Once stock options were granted only to CEOs and a few others at the top echelons of a company, but Silicon Valley is rewriting the book: Even janitors get them. And now some secretaries are able to buy million-dollar homes.

Mark Edwards, who negotiates contracts for Silicon Valley workers, confirms the tight labor market is causing a rise in options. "It's a seller's market," he says.

"High-tech companies are granting options at a rate of three to four times general industry. They're sharing the wealth that much more. And that gives them a competitive advantage in attracting smart people," Edwards says.

Knight's wildest dream about his stock options is that Keynote Systems will do as well as Microsoft, he says.

And what a dream!
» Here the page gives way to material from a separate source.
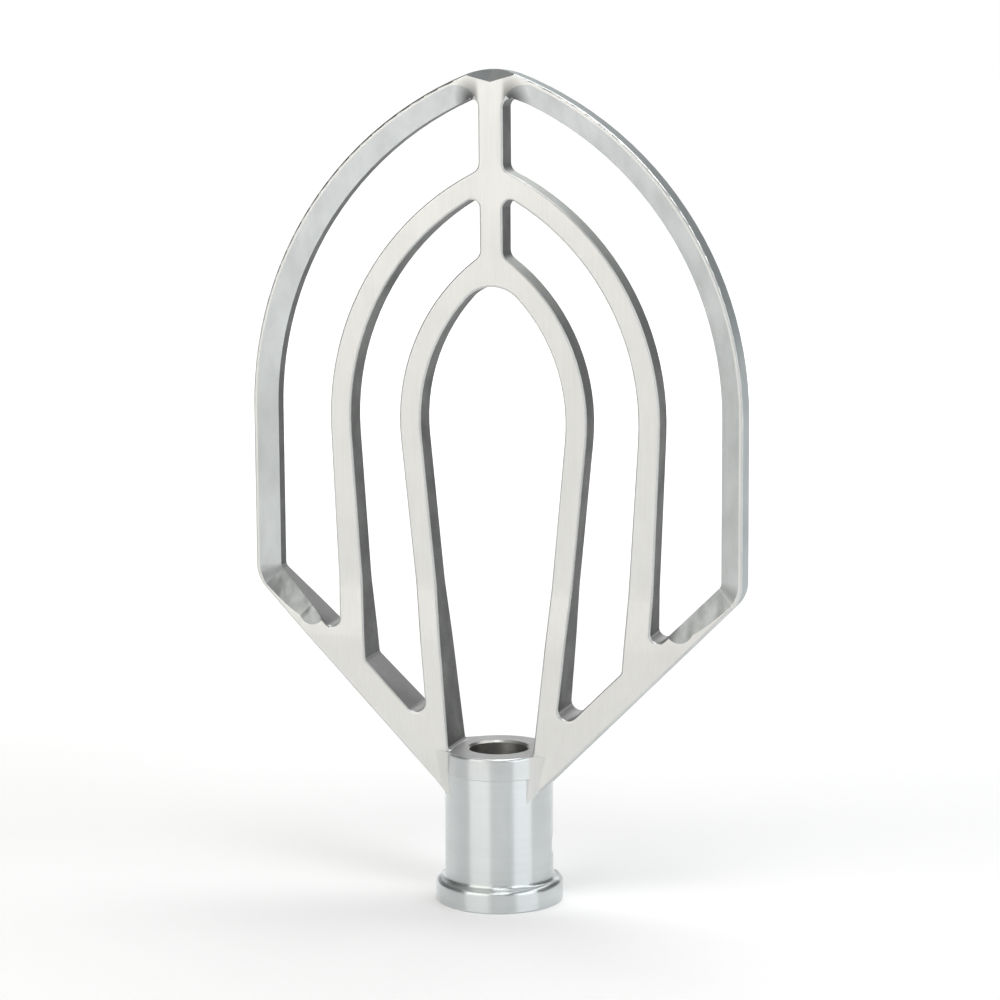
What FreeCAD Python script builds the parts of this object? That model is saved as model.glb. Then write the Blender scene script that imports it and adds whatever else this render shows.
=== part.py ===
import FreeCAD, Part
import math
import os

# Flat beater for a twenty-quart mixer, cast in aluminium in one piece.
# Millimetres, +Z up.  The beater stands on its flange, as it is put down on a bench:
# the origin is the middle of the flange's face, on the axis of the bore.
# The flat frame lies in the XZ plane and Y is its thickness.

# The frame, seen from the front.
half_width = 95.0            # bore axis to the outer edge of the outer loop
arch_shift = 39.0            # each side of an arch is struck from this far past the axis
outer_spring_z = 186.0       # height of the centres of the outer arch
spring_step = 3.0            # the inner arches' centres are this much lower
peak_r = 24.0                # round of the outer loop's peak
outer_bar = 8.65             # width of the outer loop's bar
middle_half = 64.0           # bore axis to the outer edge of the middle loop
middle_bar = 8.2
inner_half = 36.4            # bore axis to the outer edge of the inner loop
inner_bar = 8.3
middle_lean = 2.4            # degrees the legs draw in as they come down: outer edges
middle_window_lean = 3.6     # and the edges facing the axis
inner_lean = 5.7
inner_window_lean = 5.4
spine_half = 4.7             # half the width of the spine across the outer windows
lower_spine_half = 4.4       # and across the middle windows
foot_drop = 33.0             # the 45 degree outer edges would meet this far below the hub's top
diagonal_bar = 9.0           # width of the bar under the outer windows
web_bar = 11.0               # width of the metal under the middle windows
outer_corner_r = 12.0        # outer loop, where the side turns into the diagonal
side_corner_r = 3.0          # the same corner inside the window
spine_top_r = 3.0            # window corners at the head of the spine
spine_foot_r = 4.0           # window corners on the crowns of the loops
outer_pocket_r = 3.0         # acute corner at the bottom of the outer windows
middle_pocket_r = 3.8        # acute corner at the bottom of the middle windows
middle_corner_r = 2.5        # obtuse corner at the bottom of the middle windows
crown_r = 13.6               # round of the innermost window's crown
sill_r = 1.5                 # corners where the innermost window meets the hub

# The frame, seen from the side.
half_thick = 5.7             # half the thickness of the loops
flare_rise = 0.5             # the faces start to swell this far above the loops' lower corners
flare_step = 21.0            # height of the steeper part of the flare
flare_mid_half = 8.2         # half thickness at its foot
flare_low_half = 10.9        # half thickness just above the hub
flare_low_rise = 1.5         # how far above the hub that is
flare_blend_r = 45.0         # round over the two changes of slope
cast_edge_r = 0.8            # round on the long edges of the casting
peak_bevel = 5.0             # bevel ground on both edges of the peak, deepest on the axis
peak_bevel_rise = 15.0       # degrees its lower edge rises to each side

# Bevels round the inside of the outer loop: deep on the front, lighter on the back.
front_bevel_w = 7.2
front_bevel_d = 3.9
front_end_w = 4.2            # the same at the foot of the bevel, where it fades
front_end_d = 1.3
back_bevel_w = 3.9
back_bevel_d = 2.1
back_end_w = 3.0
back_end_d = 0.7
bevel_reach = 1.2            # the cutter's small end reaches this far inside the window
bevel_run = 18.0             # length of the bevel down the diagonal

# The hub.
hub_r = 20.6                 # turned barrel
head_proud = 0.3             # the head, left as cast between the legs, stands this proud
hub_height = 58.5
cast_head_h = 8.5            # the turned surface stops this far below the hub's top
head_edge_r = 1.0
leg_blend_r = 20.0           # hollow blends between the legs' faces and the barrel
leg_blend_dip = 0.5          # how far their ends dip into the metal
leg_blend_drop = 18.5        # they start this far below the hub's top, inside the legs
flange_rim = 3.6             # the flange stands this far out from the barrel
flange_t = 8.5
flange_edge_r = 1.7
flange_fillet_r = 1.4
flange_chamfer = 0.6

# The bore takes a 7/8 inch shaft and the slot takes its cross pin.
shaft_d = 22.2
shaft_clearance = 0.2
bore_chamfer = 0.8
pin_d = 9.5
pin_clearance = 0.5
pin_z = 21.5                 # height of the turned leg of the slot
pin_seat_azimuth = 16.0      # degrees from +X towards the back: where the pin seats
slot_entry_azimuth = 50.0    # where the open leg of the slot comes down to the flange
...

Anyone with options to buy even just 100 shares of Microsoft when it went public in 1986 at $21 a share would have shares worth $1,296,000 today.

Ask Knight what he would do if he strikes it rich with the options, and he says the money "will come in handy if I should decide to start my own company."

But if the stock market should crash, "I'm still getting a salary so, I think I'm going to be fine," he says.

And Knight knows that with stock options, you don't always win.

Indeed, of the CEOs at America's top corporations who received options in 1997, 25 percent of them got no payoff by the end of 1998.

till, at age 18, Knight has time and a bright future in his court.